(Dataset)
++++++++++
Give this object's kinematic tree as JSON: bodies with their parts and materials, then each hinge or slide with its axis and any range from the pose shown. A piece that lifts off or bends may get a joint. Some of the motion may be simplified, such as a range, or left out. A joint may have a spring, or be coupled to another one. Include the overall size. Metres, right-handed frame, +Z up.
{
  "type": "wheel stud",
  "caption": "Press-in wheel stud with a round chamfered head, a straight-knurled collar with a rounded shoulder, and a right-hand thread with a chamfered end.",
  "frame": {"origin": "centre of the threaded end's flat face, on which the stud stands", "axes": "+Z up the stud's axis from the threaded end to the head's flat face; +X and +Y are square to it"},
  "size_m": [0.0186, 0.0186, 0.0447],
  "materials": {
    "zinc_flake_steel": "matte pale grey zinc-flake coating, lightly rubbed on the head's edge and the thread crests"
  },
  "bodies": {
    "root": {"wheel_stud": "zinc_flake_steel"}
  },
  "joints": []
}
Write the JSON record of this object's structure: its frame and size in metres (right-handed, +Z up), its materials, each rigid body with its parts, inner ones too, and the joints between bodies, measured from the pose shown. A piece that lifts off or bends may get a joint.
++++++++++
Produce an exact copy of all the records.

(Answer to the task)
Give this object's kinematic tree as JSON: bodies with their parts and materials, then each hinge or slide with its axis and any range from the pose shown. A piece that lifts off or bends may get a joint. Some of the motion may be simplified, such as a range, or left out. A joint may have a spring, or be coupled to another one. Include the overall size. Metres, right-handed frame, +Z up.
{
  "type": "wheel stud",
  "caption": "Press-in wheel stud with a round chamfered head, a straight-knurled collar with a rounded shoulder, and a right-hand thread with a chamfered end.",
  "frame": {"origin": "centre of the threaded end's flat face, on which the stud stands", "axes": "+Z up the stud's axis from the threaded end to the head's flat face; +X and +Y are square to it"},
  "size_m": [0.0186, 0.0186, 0.0447],
  "materials": {
    "zinc_flake_steel": "matte pale grey zinc-flake coating, lightly rubbed on the head's edge and the thread crests"
  },
  "bodies": {
    "root": {"wheel_stud": "zinc_flake_steel"}
  },
  "joints": []
}
Write the JSON record of this object's structure: its frame and size in metres (right-handed, +Z up), its materials, each rigid body with its parts, inner ones too, and the joints between bodies, measured from the pose shown. A piece that lifts off or bends may get a joint.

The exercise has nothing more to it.